The greatest selling point the All-Star game has is also its greatest flaw.

Fan interaction is an integral part of the process, giving them the opportunity to have a say in the final outcome. At the same time, it opens the door for fans to overlook statistics and mass vote for their home team's marquee name. It is this process that gives way for the Iverson, and almost McGrady issues.

The NBA has to draw the line somewhere.

The concept of an All-Star game has become more of a novelty in recent days.

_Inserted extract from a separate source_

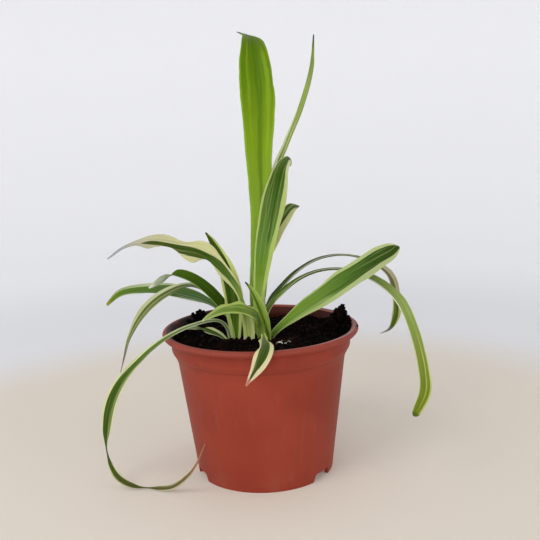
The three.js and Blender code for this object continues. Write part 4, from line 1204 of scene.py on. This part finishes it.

The NFL's Pro Bowl seems to reward the right players, but often overlooks others because they don't play on "good teams." The MLB tried to make their All-Star game count by giving the winning league home field advantage in the World Series.

The NBA All-Star game never fails to draw the interest of fans, but it doesn't stop anyone from seeing the obvious shortcomings of the voting system.

If nothing else, create some sort of eligibility requirements for players. They have to have a certain amount of minutes per night, average a certain amount of points, or have actually played a significant number of games (Iverson has played in 19 games this season, and McGrady six).

The NBA needs to find a way to quantify players instead of qualifying them.

Why should someone with better statistical output on a winning team be pushed aside for a player who has proven that, contrary to what he claims, he is not the same player he was five or six years ago? There is an overwhelming need to cling to the past instead of embracing the future.

The future is not Allen Iverson and the All-Star game as it is now is a sham.

But what do I know, I am just a fan who wants some follow through on the promise made by a league with its fair share of image problems right now. It isn't the league's fault fans vote in seemingly undeserving players, but officials aren't doing much to make the All-Star game more rewarding for fans and players worthy of the honor.